When They Run, They Win: Dispelling the Electability Myth

BY SAVANNAH MARTINCIC, STAFF WRITER

Fourth Estate/Billy Ferguson

Electability. What is it? Who has it?

The word that appeared in almost every bit of news coverage of the 2016 presidential election has once again begun to dominate the national conversation surrounding the diverse field of Democratic candidates.

So who is electable? Many are quick to buy into the myth that men are inherently more electable, a seemingly logical conclusion based on the nation’s last 45 presidents.

However, on January’s debate stage in Iowa, Democratic hopeful Elizabeth Warren, surrounded by four men and just one other woman, decided to tackle the electability myth head-on.

Prompted by a question regarding a conversation she shared with fellow candidate Bernie Sanders in which he allegedly told her a woman could not be elected president, Warren delivered what would become one of the most memorable lines of the night.

“Look at the men on this stage,” Warren said. “Collectively, they have lost 10 elections. The only people on this stage who have won every single election that they’ve been in are the women: Amy [Klobuchar] and me.”

Warren’s statement was not only a winner with the audience and her supporters but is a poignant reminder of a lesser-known reality of the intersection between gender and politics.

A 2019 report by the Reflective Democracy Campaign (RDC) found that, after studying data from 2015, women of all races and men of color win elections at the same rate as white men, when they are on the ballot.

“When voters have the opportunity to vote for women of all races and men of color, they choose them at the same rates as white men,” the report states.

In 2018, non-incumbent women even won at a higher rate in House, Senate and state elections than non-incumbent men at both the primary and general level.

According to the RDC report, however, while women make up 51 percent f the population, they still make up less than one-quarter of Congress, and millions of women live in states where men hold over three-quarters of the legislative seats. Women of color, at 20 percent of the population, only hold four percent of elected offices.

So why are we not seeing better representation of women in office? Because the problem started long before then.

For years, political pundits and researchers have blamed the lack of female candidates on the ambition gap. Women have a vague idea that running for office would be more difficult for them than their male counterparts, making them less likely to even consider entering the race.

And taking one look at the treatment of Hillary Clinton in the 2016 election by her opponents and the media alone, it is understandable that women might want to avoid the political world.

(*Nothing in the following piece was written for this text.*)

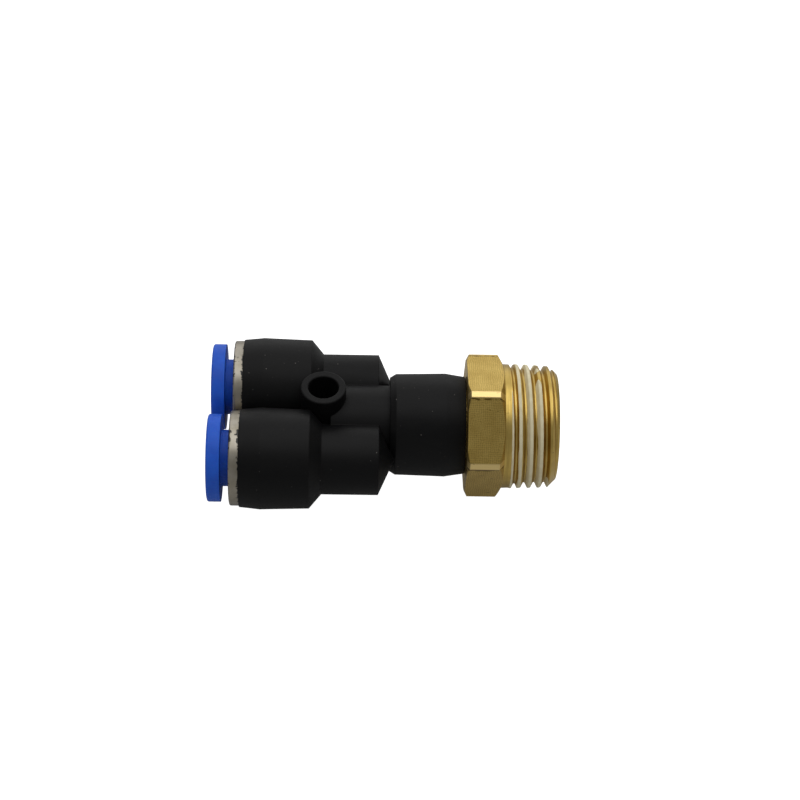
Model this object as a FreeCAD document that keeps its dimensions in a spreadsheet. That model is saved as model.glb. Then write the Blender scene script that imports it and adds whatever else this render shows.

But looking only at the ambition gap puts too narrow of a lens on the issue. And it puts the burden of fixing the issue disproportionately on women’s shoulders. Those who attribute the decision women face to internal factors run the risk of missing the societal barriers that shape those internal biases.

In a 2008 study that measured the political recruitment of men and women with similar levels of income, career status, political interest, age and education, researchers at the Brookings Institution found that women receive lower levels of encouragement and recruitment to launch their campaign.

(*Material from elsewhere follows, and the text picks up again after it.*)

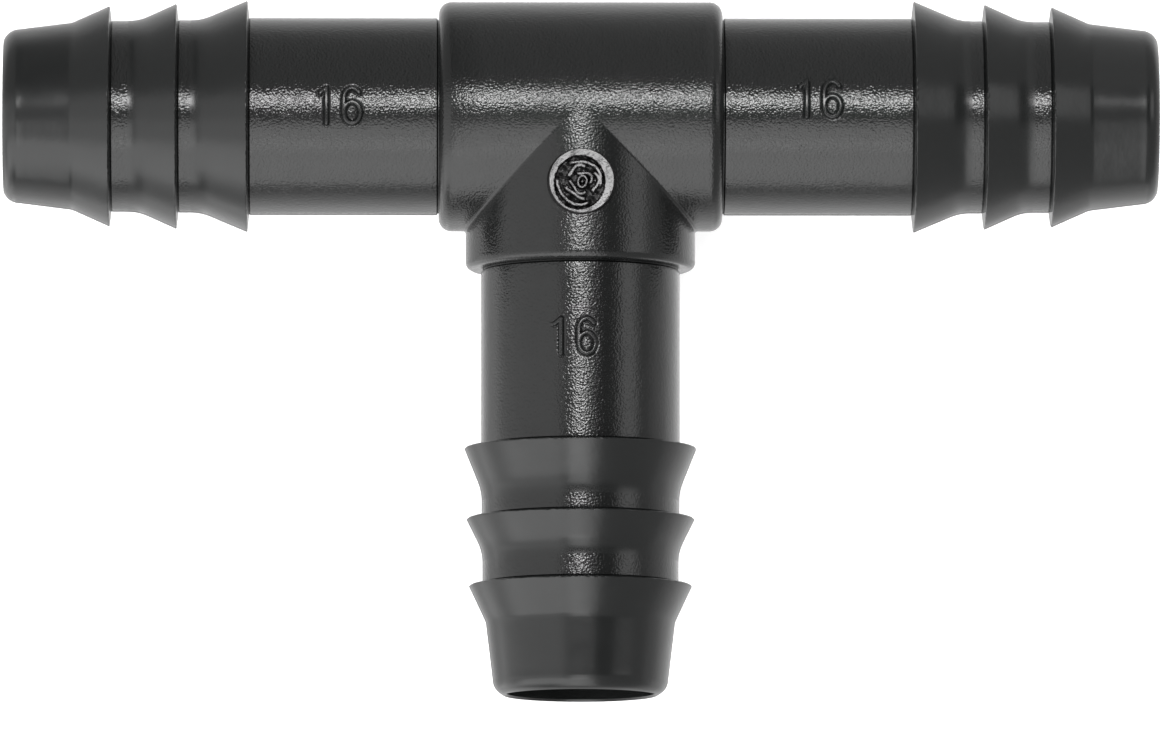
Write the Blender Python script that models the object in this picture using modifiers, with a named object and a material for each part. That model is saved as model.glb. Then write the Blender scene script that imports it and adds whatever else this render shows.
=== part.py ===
"""Barbed tee connector for 16 mm polyethylene irrigation pipe, lying flat on a table.

The run lies along X, the branch points to -Y and +Z is up. The origin is on the table, below
the middle of the tee's bounding box. All three passages are open and meet in the hub.

The real tee is one moulding. It is modelled as its four moulded regions, a hub and three barbed
spigots, which meet at the hub's shoulders with a hairline gap between them.
"""

from math import cos, pi, sin

import bpy

MM = 0.001

# Driving dimensions in millimetres. Lengths along a spigot are measured from the tee's centre,
# where the run's axis and the branch's axis cross.
BORE_RADIUS = 5.15
SPIGOT_RADIUS = 6.85
RUN_SHOULDER = 9.85
RUN_END = 40.07
HUB_RADIUS = 7.97
COLLAR_RADIUS = 7.93
COLLAR_SHOULDER = 10.70
CASING_ROUNDING = 0.85
COLLAR_ROUNDING = 0.50
SEAM_GAP = 0.30

# The branch's nose is a little longer than the run's.
BRANCH_END = 40.35

# Each barb: its sharp rim's place and radius, then its foot's place and radius. The branch's rims
# sit where the run's do, but its cones are a little shorter and stouter.
RUN_BARBS = (
    (23.20, 8.02, 26.35, 6.69),
    (28.12, 7.80, 30.70, 6.64),
    (32.77, 7.64, 35.32, 6.50),
)
BRANCH_BARBS = (
    (23.20, 8.02, 26.15, 6.82),
    (28.12, 7.88, 30.38, 6.76),
    (32.77, 7.70, 35.28, 6.52),
)
RIM_THICKNESS = 0.08

# A barb's back leans outwards, so that its root lies this much nearer the hub than its rim.
BACK_DRAFT = 0.20

# The nose tapers from the last barb's foot and ends in a flat ring with a small outer chamfer.
NOSE_TIP_RADIUS = 6.07
NOSE_CHAMFER = (0.45, 0.25)

# A round moulded mark on the collar, facing up.
MARK_RADIUS = 2.34
MARK_DISTANCE = 5.40
MARK_HEIGHT = 0.11

SEGMENTS = 48
MARK_SEGMENTS = 24
ROUNDING_STEPS = 3
CUTTER_OVERRUN = 2.0

WIDEST_RADIUS = RUN_BARBS[0][1]
CENTRE = (0.0, (BRANCH_END - WIDEST_RADIUS) / 2, WIDEST_RADIUS)

TOWARDS_LEFT = (0.0, -pi / 2, 0.0)
TOWARDS_RIGHT = (0.0, pi / 2, 0.0)
TOWARDS_BRANCH = (pi / 2, 0.0, 0.0)


def clear_scene():
    for obj in list(bpy.data.objects):
        bpy.data.objects.remove(obj, do_unlink=True)


def new_collection(name):
    collection = bpy.data.collections.new(name)
    bpy.context.scene.collection.children.link(collection)
    return collection


def plastic(name, colour, roughness):
    """Polypropylene, coloured all through."""
    material = bpy.data.materials.new(name)
    material.use_nodes = True
    shader = material.node_tree.nodes["Principled BSDF"]
    shader.inputs["Base Color"].default_value = (*colour, 1.0)
    shader.inputs["Roughness"].default_value = roughness
    shader.inputs["Metallic"].default_value = 0.0
    return material


def turned(name, outline, rotation, collection, closed):
    """A solid of revolution about the local Z axis, turned to lie along a spigot's direction.

    The outline is a list of (distance from the centre, radius) in millimetres. It runs down its
    outer side, from the far end back towards the centre.
    """
    count = len(outline)
    edges = [(i, i + 1) for i in range(count - 1)]
    if closed:
        edges.append((count - 1, 0))
    mesh = bpy.data.meshes.new(name)
    mesh.from_pydata([(radius * MM, 0.0, along * MM) for along, radius in outline], edges, [])
    obj = bpy.data.objects.new(name, mesh)
    obj.location = [c * MM for c in CENTRE]
    obj.rotation_euler = rotation
    collection.objects.link(obj)
    screw = obj.modifiers.new("Turn", "SCREW")
    screw.steps = SEGMENTS
    screw.render_steps = SEGMENTS
    screw.use_merge_vertices = True
    screw.merge_threshold = 0.00001
    screw.use_smooth_shade = True
    return obj


def rounded_shoulder(shoulder, radius, rounding):
    """The quarter circle at a shoulder's outer edge, from its end face to its outer wall."""
    angles = [pi / 2 * step / ROUNDING_STEPS for step in range(ROUNDING_STEPS + 1)]
    return [
        (
            shoulder - rounding * (1 - cos(angle)),
            radius - rounding * (1 - sin(angle)),
        )
        for angle in angles
    ]


def mirrored(outline):
    """The same outline on the other side of the centre, still running down its outer side."""
    return [(-along, radius) for along, radius in reversed(outline)]


def spigot_outline(root, tip, barbs):
    """The closed section through one side of a spigot's wall, from its tip to its root."""
    outline = [
        (tip, BORE_RADIUS),
        (tip, NOSE_TIP_RADIUS - NOSE_CHAMFER[1]),
        (tip - NOSE_CHAMFER[0], NOSE_TIP_RADIUS),
    ]
    behind = [SPIGOT_RADIUS, *(barb[3] for barb in barbs[:-1])]
    for (rim, rim_radius, foot, foot_radius), back_radius in zip(
        reversed(barbs), reversed(behind)
    ):
        outline += [
            (foot, foot_radius),
            (rim, rim_radius),
            (rim - RIM_THICKNESS / 2, rim_radius - RIM_THICKNESS),
            (rim - BACK_DRAFT, back_radius),
        ]
    return outline + [(root, SPIGOT_RADIUS), (root, BORE_RADIUS)]


def make_spigot(name, root, tip, barbs, rotation, collection, material):
    outline = spigot_outline(root, tip, barbs)
    obj = turned(name, outline, rotation, collection, closed=True)
    obj.data.materials.append(material)
    return obj


def helper(obj):
    """Marks a solid that only cuts or joins another."""
    obj.hide_render = True
    obj.display_type = "WIRE"
    return obj


def combine(obj, other, operation):
    boolean = obj.modifiers.new(f"{operation.title()} {other.name}", "BOOLEAN")
    boolean.operation = operation
    boolean.solver = "EXACT"
    boolean.object = other


def mark_pad(collection):
    """A short upright cylinder whose flat top stands just above the collar's crest."""
    top = COLLAR_RADIUS + MARK_HEIGHT
    bottom = BORE_RADIUS + (COLLAR_RADIUS - BORE_RADIUS) / 3
    bpy.ops.mesh.primitive_cylinder_add(
        vertices=MARK_SEGMENTS,
        radius=MARK_RADIUS * MM,
        depth=(top - bottom) * MM,
        location=(
            CENTRE[0] * MM,
            (CENTRE[1] - MARK_DISTANCE) * MM,
            (CENTRE[2] + (top + bottom) / 2) * MM,
        ),
    )
    pad = bpy.context.active_object
    pad.name = "mark_pad"
    for owner in list(pad.users_collection):
        owner.objects.unlink(pad)
    collection.objects.link(pad)
    return pad


def make_hub(parts, cutters, material):
    """The run's casing joined with the branch's collar, with the tee-shaped passage cut out."""
    shoulder = rounded_shoulder(RUN_SHOULDER, HUB_RADIUS, CASING_ROUNDING)
    casing_outline = [(RUN_SHOULDER, 0.0), *shoulder, *mirrored(shoulder), (-RUN_SHOULDER, 0.0)]
    hub = turned("hub", casing_outline, TOWARDS_RIGHT, parts, closed=False)
    hub.data.materials.append(material)

    collar_outline = [
        (COLLAR_SHOULDER, 0.0),
        *rounded_shoulder(COLLAR_SHOULDER, COLLAR_RADIUS, COLLAR_ROUNDING),
        (0.0, COLLAR_RADIUS),
        (0.0, 0.0),
    ]
    collar = turned("collar_union", collar_outline, TOWARDS_BRANCH, cutters, closed=False)
    run_end = RUN_SHOULDER + CUTTER_OVERRUN
    branch_end = COLLAR_SHOULDER + CUTTER_OVERRUN
    run_bore = turned(
        "run_bore_cutter",
        [(run_end, 0.0), (run_end, BORE_RADIUS), (-run_end, BORE_RADIUS), (-run_end, 0.0)],
        TOWARDS_RIGHT,
        cutters,
        closed=False,
    )
    branch_bore = turned(
        "branch_bore_cutter",
        [(branch_end, 0.0), (branch_end, BORE_RADIUS), (0.0, BORE_RADIUS), (0.0, 0.0)],
        TOWARDS_BRANCH,
        cutters,
        closed=False,
    )
    combine(hub, helper(collar), "UNION")
    combine(hub, helper(mark_pad(cutters)), "UNION")
    combine(hub, helper(run_bore), "DIFFERENCE")
    combine(hub, helper(branch_bore), "DIFFERENCE")
    return hub


def main():
    clear_scene()
    parts = new_collection("barbed_tee_connector")
    cutters = new_collection("cutters")
    run_root = RUN_SHOULDER + SEAM_GAP
    branch_root = COLLAR_SHOULDER + SEAM_GAP

    make_hub(parts, cutters, plastic("hub_plastic", (0.045, 0.047, 0.047), 0.42))
    spigots = (
        ("run_spigot_left", run_root, RUN_END, RUN_BARBS, TOWARDS_LEFT),
        ("run_spigot_right", run_root, RUN_END, RUN_BARBS, TOWARDS_RIGHT),
        ("branch_spigot", branch_root, BRANCH_END, BRANCH_BARBS, TOWARDS_BRANCH),
    )
    for name, root, tip, barbs, rotation in spigots:
        material = plastic(f"{name}_plastic", (0.042, 0.044, 0.044), 0.38)
        make_spigot(name, root, tip, barbs, rotation, parts, material)


main()
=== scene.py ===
from math import cos, pi, radians, sin

import bmesh
import bpy
import numpy as np
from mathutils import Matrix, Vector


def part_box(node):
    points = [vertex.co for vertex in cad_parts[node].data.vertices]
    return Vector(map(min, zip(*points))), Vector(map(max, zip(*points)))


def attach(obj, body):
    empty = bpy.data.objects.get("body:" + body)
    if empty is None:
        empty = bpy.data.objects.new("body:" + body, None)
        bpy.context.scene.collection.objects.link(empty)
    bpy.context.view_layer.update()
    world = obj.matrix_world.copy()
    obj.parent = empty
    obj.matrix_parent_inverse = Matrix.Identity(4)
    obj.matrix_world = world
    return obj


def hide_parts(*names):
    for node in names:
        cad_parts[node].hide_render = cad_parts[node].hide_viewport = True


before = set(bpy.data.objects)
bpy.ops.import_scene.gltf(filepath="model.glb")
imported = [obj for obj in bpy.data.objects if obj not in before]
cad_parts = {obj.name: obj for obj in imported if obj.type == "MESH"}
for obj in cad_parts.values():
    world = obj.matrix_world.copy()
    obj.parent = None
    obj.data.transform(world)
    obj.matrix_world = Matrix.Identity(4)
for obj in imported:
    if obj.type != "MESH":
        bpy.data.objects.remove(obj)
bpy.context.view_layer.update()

# Lengths below are in millimetres, and MM turns them into the scene's metres. "Along" is the
# distance from the tee's centre, where the run's axis and the branch's axis cross.
MM = 0.001


def box_mm(node):
    return [np.array(corner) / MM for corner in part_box(node)]


HUB_LOW, HUB_HIGH = box_mm("hub")
RIGHT_LOW, RIGHT_HIGH = box_mm("run_spigot_right")
BRANCH_LOW, _ = box_mm("branch_spigot")

CENTRE = np.array([0.0, (RIGHT_LOW[1] + RIGHT_HIGH[1]) / 2, (RIGHT_LOW[2] + RIGHT_HIGH[2]) / 2])
RUN_END = RIGHT_HIGH[0]
BRANCH_END = CENTRE[1] - BRANCH_LOW[1]
HUB_RADIUS = HUB_HIGH[1] - CENTRE[1]
RUN_SHOULDER = HUB_HIGH[0]
COLLAR_SHOULDER = CENTRE[1] - HUB_LOW[1]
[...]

Encouragement is lacking from political actors like party leaders, elected officials, donors and advocacy groups. These political establishments act as gatekeepers and have a huge say in candidate selection, who gets fundraising resources and who wins endorsements.

In 2014, the Institute for Women’s Policy Research conducted 60 interviews with female candidates, officeholders and congressional staff members. The researchers reported that 51 percent of those female candidates and elected officials indicated that they had never been encouraged by party leaders to run for higher office, and 71 percent said that they had never received encouragement from other power brokers.

A number of women interviewed for a 2017 paper from the Center for American Progress not only reported dealing with a lack of encouragement but faced subtle dissuasion from party officials, including being told not to “mount primary challenges to incumbents in their own party.”

There is also a party gap since Democrats have focused specifically on women candidates for longer than Republicans.

“On the left, groups have recognized that women often have more hurdles to overcome on the road to political office,” Kristen Soltis Anderson, a Republican pollster, said in an interview with the New York Times. “Democrats have, for decades, built infrastructure to support women candidates in overcoming those hurdles. Republicans have let the chips fall where they may.”

Personal wealth also plays a huge role in a woman’s decision to run. While organizations help female candidates fund their campaigns, the cost of having a political career can also keep women on both sides of the aisle off the ballot.

Pay for many state and local officials is dismal. Legislators in Texas earn $7,200 a year, plus a $190 per diem. Those in New Mexico do not earn a yearly salary at all.

These low salaries make it difficult for those without personal wealth or career flexibility and those who have caretaking responsibilities — mainly women — to run in state-level elections.

More efforts need to be made from both parties to get women’s names on the ballots. Because when women run, they win. Year after year women have disproved the electability myth as they gain more seats in local and national political offices.

In 2018, the increase in women candidates on the ballot meant more women in office in 2019. The number of women elected in local, state and federal offices has increased from 28 percent to 31 percent since 2015.

But it all starts with encouragement. Not compensation for a so-called lack of confidence, but an equal level of recruitment with male candidates to make political participation more tangible for women.